» Instructions to follow: Locate the line bearing "cover_screws();" in the material below, then reproduce it and each following line up to and including the line bearing "zip(*points))), Vector(map(max, zip(*points)))".

» Working data:
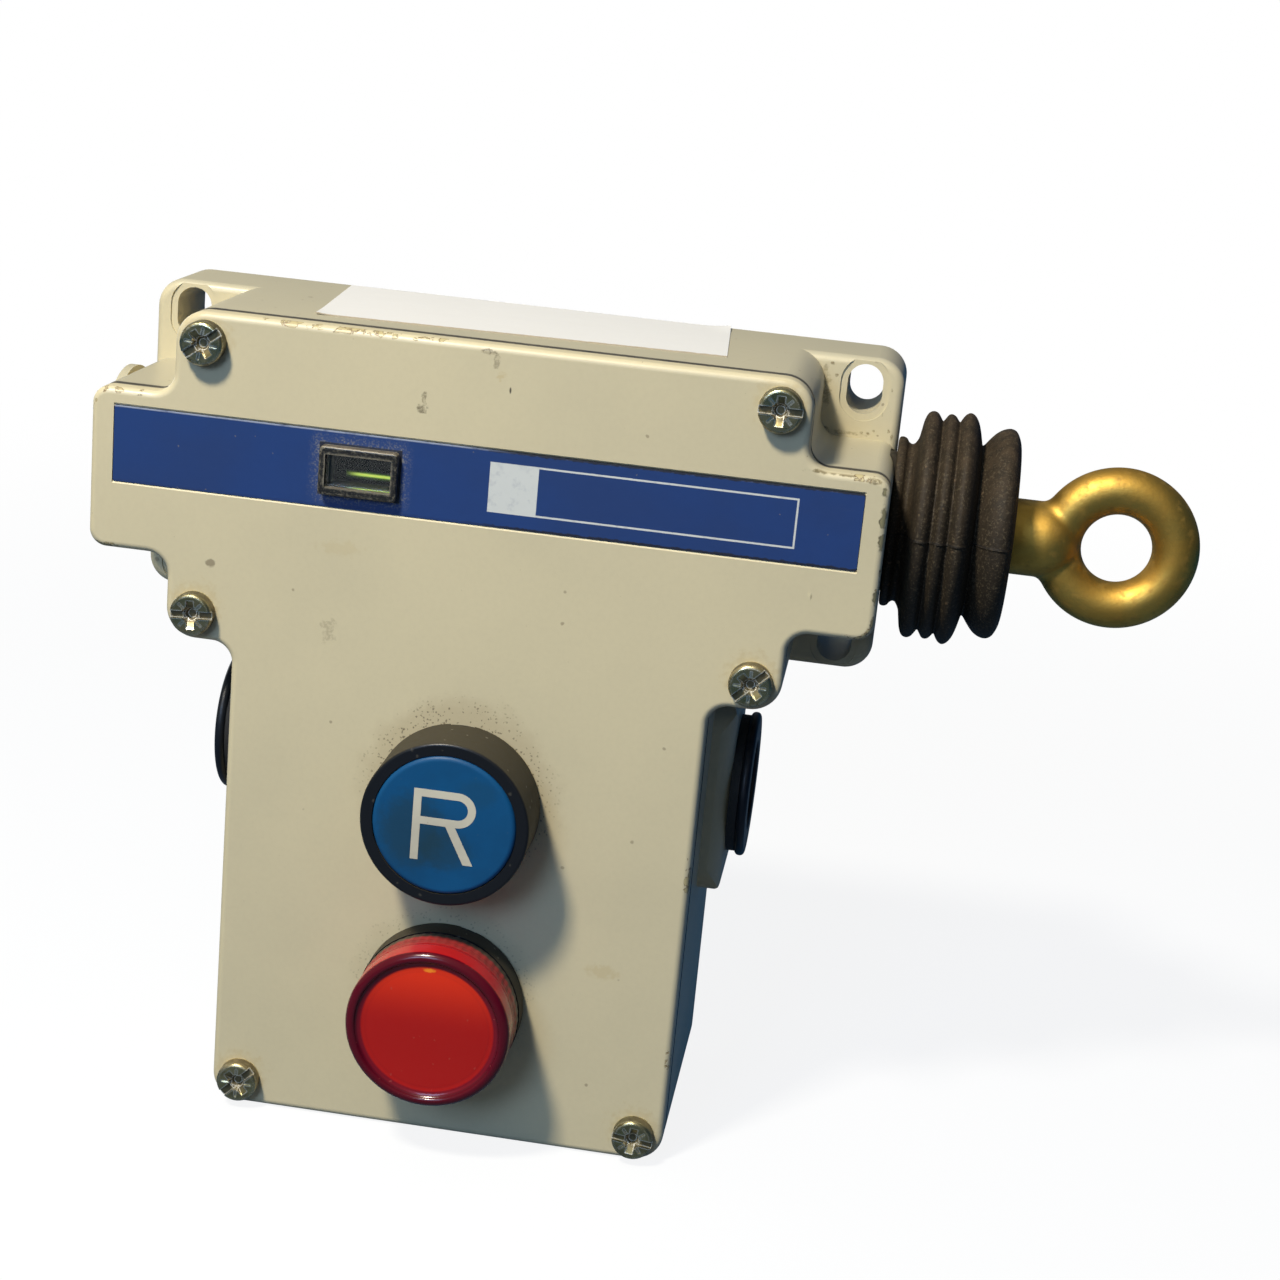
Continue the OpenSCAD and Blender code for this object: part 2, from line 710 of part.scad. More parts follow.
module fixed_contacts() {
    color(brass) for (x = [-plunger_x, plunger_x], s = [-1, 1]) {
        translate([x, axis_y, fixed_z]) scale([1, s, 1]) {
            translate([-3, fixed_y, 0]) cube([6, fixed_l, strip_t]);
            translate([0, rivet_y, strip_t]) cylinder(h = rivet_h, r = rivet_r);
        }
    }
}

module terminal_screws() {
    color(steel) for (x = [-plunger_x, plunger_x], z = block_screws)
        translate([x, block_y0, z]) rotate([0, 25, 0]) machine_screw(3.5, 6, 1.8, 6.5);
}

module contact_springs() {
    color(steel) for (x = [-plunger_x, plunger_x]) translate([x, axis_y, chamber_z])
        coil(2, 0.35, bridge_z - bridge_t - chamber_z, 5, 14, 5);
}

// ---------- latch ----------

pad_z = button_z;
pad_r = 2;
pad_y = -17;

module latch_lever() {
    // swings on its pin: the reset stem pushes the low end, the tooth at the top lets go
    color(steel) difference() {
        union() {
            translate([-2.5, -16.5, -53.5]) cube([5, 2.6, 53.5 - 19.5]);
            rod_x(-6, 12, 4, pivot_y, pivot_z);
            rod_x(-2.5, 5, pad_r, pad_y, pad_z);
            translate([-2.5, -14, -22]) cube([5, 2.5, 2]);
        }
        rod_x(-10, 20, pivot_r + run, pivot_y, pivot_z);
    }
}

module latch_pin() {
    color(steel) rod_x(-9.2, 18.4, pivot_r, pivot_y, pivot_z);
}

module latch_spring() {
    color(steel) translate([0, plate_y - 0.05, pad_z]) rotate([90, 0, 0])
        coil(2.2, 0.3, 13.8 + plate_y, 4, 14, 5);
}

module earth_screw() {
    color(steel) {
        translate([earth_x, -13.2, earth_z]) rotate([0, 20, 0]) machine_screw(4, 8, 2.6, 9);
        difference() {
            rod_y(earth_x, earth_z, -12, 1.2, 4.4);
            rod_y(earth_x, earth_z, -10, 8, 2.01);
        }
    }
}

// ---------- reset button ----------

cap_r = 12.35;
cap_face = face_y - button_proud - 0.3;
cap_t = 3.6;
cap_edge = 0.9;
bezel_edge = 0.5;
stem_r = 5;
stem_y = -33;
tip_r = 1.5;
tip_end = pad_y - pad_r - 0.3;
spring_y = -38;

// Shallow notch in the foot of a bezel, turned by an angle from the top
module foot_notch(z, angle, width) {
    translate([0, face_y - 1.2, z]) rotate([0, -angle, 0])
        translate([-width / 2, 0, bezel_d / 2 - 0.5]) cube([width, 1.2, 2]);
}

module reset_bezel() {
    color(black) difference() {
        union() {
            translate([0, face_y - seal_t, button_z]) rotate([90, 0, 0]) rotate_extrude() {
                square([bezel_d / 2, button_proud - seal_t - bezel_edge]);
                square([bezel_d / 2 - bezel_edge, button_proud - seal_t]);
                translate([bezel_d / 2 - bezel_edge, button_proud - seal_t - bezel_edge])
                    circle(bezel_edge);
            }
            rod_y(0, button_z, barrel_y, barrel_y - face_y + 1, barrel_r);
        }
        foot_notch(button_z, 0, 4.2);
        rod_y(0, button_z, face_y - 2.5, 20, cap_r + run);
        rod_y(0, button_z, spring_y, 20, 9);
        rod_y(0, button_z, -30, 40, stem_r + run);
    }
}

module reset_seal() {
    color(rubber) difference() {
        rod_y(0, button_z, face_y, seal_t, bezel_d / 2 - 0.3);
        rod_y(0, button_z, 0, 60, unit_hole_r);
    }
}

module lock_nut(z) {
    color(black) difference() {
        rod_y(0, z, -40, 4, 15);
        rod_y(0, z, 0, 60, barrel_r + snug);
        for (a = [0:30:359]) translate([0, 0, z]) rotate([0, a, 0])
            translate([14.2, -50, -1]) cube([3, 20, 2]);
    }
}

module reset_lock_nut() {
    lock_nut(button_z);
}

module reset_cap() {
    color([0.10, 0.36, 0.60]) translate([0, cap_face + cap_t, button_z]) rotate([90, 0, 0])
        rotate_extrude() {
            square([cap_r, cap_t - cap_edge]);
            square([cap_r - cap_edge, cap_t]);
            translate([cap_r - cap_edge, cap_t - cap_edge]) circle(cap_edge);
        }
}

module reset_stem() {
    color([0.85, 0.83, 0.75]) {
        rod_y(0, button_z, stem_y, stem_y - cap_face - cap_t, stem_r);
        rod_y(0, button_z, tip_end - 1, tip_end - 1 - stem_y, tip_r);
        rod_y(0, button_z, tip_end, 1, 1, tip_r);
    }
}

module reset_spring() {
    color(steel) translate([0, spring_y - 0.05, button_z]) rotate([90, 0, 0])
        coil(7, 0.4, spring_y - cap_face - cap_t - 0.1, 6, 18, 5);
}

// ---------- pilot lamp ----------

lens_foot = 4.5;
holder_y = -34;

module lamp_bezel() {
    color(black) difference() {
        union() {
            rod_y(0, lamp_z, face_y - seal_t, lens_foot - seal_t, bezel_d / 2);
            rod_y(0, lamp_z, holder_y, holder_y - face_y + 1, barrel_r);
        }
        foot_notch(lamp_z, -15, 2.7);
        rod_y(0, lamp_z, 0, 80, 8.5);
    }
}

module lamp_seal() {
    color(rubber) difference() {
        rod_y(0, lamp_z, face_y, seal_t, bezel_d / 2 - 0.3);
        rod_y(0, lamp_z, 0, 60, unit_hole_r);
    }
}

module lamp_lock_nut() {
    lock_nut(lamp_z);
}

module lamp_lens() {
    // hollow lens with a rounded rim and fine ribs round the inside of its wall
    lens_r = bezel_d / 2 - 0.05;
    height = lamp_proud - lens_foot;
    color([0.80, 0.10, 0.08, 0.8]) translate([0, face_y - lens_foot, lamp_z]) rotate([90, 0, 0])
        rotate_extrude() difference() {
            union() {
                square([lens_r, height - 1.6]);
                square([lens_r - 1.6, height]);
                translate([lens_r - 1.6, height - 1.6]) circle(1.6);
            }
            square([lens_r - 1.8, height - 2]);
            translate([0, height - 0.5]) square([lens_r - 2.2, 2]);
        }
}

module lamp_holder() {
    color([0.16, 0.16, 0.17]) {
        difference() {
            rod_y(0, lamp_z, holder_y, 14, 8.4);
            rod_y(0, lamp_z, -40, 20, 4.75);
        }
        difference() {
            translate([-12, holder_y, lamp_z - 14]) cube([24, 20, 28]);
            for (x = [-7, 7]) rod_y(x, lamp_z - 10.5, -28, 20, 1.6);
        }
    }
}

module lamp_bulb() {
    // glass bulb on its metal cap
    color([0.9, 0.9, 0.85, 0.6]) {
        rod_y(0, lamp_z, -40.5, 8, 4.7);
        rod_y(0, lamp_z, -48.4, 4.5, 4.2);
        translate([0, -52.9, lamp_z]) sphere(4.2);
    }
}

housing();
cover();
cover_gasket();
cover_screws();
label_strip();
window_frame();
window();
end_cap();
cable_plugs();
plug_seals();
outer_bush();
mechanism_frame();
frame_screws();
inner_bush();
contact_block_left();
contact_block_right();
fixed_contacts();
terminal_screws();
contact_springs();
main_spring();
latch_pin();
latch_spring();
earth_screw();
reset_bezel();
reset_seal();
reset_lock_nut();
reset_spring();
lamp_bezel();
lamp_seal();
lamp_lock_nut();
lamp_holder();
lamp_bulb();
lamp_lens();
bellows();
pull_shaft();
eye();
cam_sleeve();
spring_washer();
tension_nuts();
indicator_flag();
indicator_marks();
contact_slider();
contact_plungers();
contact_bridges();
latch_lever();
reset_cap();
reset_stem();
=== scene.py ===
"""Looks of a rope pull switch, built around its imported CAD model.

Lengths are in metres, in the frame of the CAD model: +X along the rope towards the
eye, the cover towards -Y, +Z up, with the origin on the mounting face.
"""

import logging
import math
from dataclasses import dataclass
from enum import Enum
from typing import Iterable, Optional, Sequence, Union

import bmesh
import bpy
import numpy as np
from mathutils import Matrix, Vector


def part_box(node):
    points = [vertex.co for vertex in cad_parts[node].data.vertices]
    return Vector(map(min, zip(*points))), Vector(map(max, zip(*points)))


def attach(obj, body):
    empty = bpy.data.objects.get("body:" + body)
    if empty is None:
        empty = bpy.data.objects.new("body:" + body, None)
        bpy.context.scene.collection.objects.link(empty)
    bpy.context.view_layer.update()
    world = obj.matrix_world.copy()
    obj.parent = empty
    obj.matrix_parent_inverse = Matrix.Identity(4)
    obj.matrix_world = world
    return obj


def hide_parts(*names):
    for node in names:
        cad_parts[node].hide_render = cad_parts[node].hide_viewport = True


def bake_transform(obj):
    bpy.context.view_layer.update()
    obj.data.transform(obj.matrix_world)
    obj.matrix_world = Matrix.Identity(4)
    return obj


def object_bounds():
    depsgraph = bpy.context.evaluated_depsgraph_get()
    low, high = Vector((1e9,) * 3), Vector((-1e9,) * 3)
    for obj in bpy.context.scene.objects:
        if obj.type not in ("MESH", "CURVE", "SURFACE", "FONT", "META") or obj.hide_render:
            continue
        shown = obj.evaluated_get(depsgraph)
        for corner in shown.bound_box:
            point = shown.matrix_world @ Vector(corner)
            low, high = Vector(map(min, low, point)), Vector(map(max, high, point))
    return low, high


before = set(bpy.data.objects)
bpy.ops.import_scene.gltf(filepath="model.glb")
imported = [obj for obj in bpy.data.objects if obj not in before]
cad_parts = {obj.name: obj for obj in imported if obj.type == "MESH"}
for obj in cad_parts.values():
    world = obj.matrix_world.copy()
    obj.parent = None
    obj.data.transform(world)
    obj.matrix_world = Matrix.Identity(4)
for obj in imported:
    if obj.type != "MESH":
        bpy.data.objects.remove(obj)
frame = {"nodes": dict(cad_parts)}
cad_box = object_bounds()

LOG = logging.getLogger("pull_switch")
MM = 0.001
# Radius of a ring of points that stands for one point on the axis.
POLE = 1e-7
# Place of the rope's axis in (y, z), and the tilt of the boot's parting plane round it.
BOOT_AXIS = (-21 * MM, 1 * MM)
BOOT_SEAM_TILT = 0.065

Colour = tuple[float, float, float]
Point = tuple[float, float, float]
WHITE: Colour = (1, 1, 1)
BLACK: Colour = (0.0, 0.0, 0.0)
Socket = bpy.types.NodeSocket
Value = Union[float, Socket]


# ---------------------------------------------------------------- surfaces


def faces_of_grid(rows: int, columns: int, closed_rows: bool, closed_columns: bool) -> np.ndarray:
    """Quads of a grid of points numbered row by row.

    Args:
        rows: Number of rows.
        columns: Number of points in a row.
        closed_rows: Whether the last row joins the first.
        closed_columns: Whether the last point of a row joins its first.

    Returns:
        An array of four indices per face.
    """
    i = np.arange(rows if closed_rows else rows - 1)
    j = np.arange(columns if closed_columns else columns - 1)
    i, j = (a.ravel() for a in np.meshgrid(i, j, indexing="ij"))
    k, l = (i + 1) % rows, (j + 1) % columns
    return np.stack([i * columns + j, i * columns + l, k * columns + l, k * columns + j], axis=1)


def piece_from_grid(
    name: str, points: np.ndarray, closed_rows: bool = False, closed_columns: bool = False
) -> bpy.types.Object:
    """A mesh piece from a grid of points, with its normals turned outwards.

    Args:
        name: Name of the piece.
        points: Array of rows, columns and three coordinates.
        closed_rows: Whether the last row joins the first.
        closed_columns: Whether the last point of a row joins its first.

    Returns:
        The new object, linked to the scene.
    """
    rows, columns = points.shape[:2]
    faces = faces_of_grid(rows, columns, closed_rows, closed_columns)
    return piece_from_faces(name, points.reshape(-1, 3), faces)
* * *
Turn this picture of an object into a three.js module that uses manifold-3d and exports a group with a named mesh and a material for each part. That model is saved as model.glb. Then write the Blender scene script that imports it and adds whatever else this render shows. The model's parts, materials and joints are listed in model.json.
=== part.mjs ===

» Answer to this exercise:
cover_screws();
label_strip();
window_frame();
window();
end_cap();
cable_plugs();
plug_seals();
outer_bush();
mechanism_frame();
frame_screws();
inner_bush();
contact_block_left();
contact_block_right();
fixed_contacts();
terminal_screws();
contact_springs();
main_spring();
latch_pin();
latch_spring();
earth_screw();
reset_bezel();
reset_seal();
reset_lock_nut();
reset_spring();
lamp_bezel();
lamp_seal();
lamp_lock_nut();
lamp_holder();
lamp_bulb();
lamp_lens();
bellows();
pull_shaft();
eye();
cam_sleeve();
spring_washer();
tension_nuts();
indicator_flag();
indicator_marks();
contact_slider();
contact_plungers();
contact_bridges();
latch_lever();
reset_cap();
reset_stem();
=== scene.py ===
"""Looks of a rope pull switch, built around its imported CAD model.

Lengths are in metres, in the frame of the CAD model: +X along the rope towards the
eye, the cover towards -Y, +Z up, with the origin on the mounting face.
"""

import logging
import math
from dataclasses import dataclass
from enum import Enum
from typing import Iterable, Optional, Sequence, Union

import bmesh
import bpy
import numpy as np
from mathutils import Matrix, Vector


def part_box(node):
    points = [vertex.co for vertex in cad_parts[node].data.vertices]
    return Vector(map(min, zip(*points))), Vector(map(max, zip(*points)))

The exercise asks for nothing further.